What Citizens and Local Businesses Can Do
If you are a beginner looking to influence your city's EV charging deployment plan, here are actionable steps you can take:
- Attend City Council and Planning Board Meetings: Municipalities are required to hold public comment periods for infrastructure grants. Show up and advocate for equitable distribution of chargers in multi-family and low-income neighborhoods, not just affluent commercial districts.
- Propose Curbside Charging Partnerships: If you own a local business adjacent to public street parking, petition your city's Department of Transportation to install curbside Level 2 chargers (like the ChargePoint Home Flex or commercial FLO X5) utilizing existing streetlight circuits to minimize trenching costs.

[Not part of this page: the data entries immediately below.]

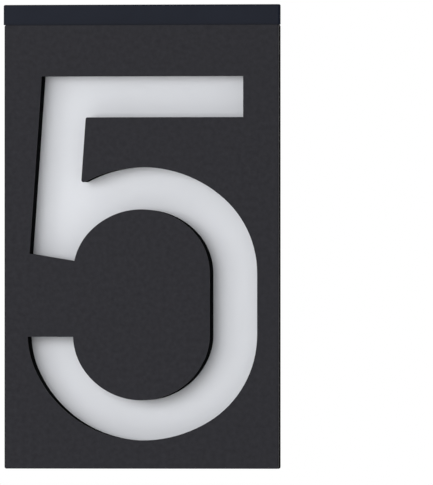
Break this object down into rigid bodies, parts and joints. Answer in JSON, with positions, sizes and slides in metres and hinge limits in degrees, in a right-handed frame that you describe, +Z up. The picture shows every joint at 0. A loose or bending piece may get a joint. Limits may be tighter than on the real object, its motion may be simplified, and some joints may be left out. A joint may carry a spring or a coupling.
{
  "type": "house number plaque",
  "caption": "Lit house number plaque with a cut-out numeral five over a set-back opal diffuser, a solar panel in its top cap and a tapered housing hung on keyholes.",
  "frame": {"origin": "on the wall, midway between the entry holes of the two keyholes", "axes": "-Y out of the face, +Y into the wall, +Z up, +X to the right of someone who looks at the face"},
  "size_m": [0.1112, 0.046, 0.184],
  "materials": {
    "panel_coat": "matte anthracite powder coat",
    "black_abs": "fine moulded texture",
    "cap_abs": "blue-black satin moulding",
    "opal_acrylic": "opal, softly frosted",
    "foam_rubber": "closed-cell foam",
    "seal_rubber": "moulded",
    "lead_pvc": "extruded insulation",
    "zinc_steel": "zinc plated",
    "nickel_steel": "nickel plated",
    "reflector_white": "matte white moulding",
    "board_white": "white solder mask",
    "board_green": "green solder mask",
    "board_black": "black laminate",
    "led_phosphor": "phosphor gel in a white cup",
    "cell_silicon": "dark blue silicon",
    "panel_resin": "clear cast resin",
    "chip_epoxy": "moulded epoxy",
    "ferrite": "ferrite drum",
    "knob_white": "moulded",
    "cell_sleeve": "plain green sleeve"
  },
  "bodies": {
    "plaque": {"face_plate": "panel_coat", "front_frame": "black_abs", "diffuser_seal": "foam_rubber", "diffuser": "opal_acrylic", "housing_seal": "foam_rubber", "rear_housing": "black_abs", "housing_screws": "zinc_steel", "reflector": "reflector_white", "reflector_screws": "zinc_steel", "led_boards": "board_white", "leds": "led_phosphor", "top_cap": "cap_abs", "cap_screws": "zinc_steel", "solar_board": "board_black", "solar_cells": "cell_silicon", "solar_cover": "panel_resin", "lead_grommet": "seal_rubber", "control_board": "board_green", "board_screws": "zinc_steel", "control_chip": "chip_epoxy", "power_coil": "ferrite", "switch_body": "nickel_steel", "battery": "cell_sleeve", "battery_contact": "nickel_steel", "battery_spring": "nickel_steel", "battery_cover": "black_abs", "battery_cover_seal": "seal_rubber", "battery_cover_screws": "zinc_steel", "solar_leads": "lead_pvc", "battery_leads": "lead_pvc", "led_leads": "lead_pvc"},
    "switch_slider": {"switch_slider": "knob_white"}
  },
  "joints": [
    {"name": "switch_slide", "type": "slide", "parent": "plaque", "child": "switch_slider", "axis": [1, 0, 0], "range_m": [0, 0.0025]}
  ]
}
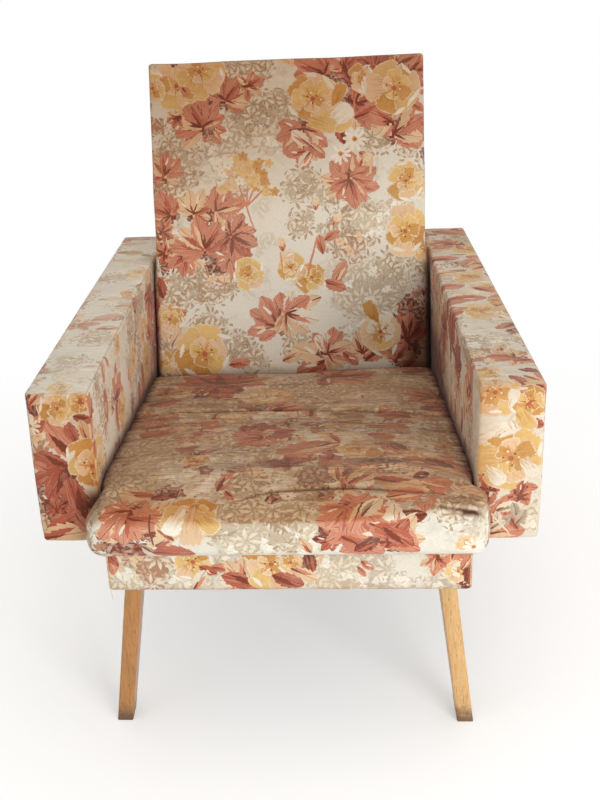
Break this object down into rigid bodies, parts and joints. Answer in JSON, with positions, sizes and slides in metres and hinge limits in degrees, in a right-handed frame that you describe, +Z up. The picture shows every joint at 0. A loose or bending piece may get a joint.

- Advocate for Utility Make-Ready Programs: Push your local city council to lobby the Public Utilities Commission (PUC) to establish 'make-ready' programs, where the utility company pays for the wiring and trenching up to the charger pedestal, drastically reducing the burden on local taxpayers.
Conclusion
Municipal EV charging infrastructure deployment plans are the backbone of the public charging network. By understanding the five phases of deployment, the technical differences between Level 2 and DCFC hardware, and the massive impact of federal funding programs like NEVI and CFI, beginners can better navigate the complex world of urban EV planning. As cities continue to secure grants and upgrade their electrical grids, the transition to a fully electrified municipal transport network is no longer a distant goal, but an active, ongoing construction project happening in your neighborhood.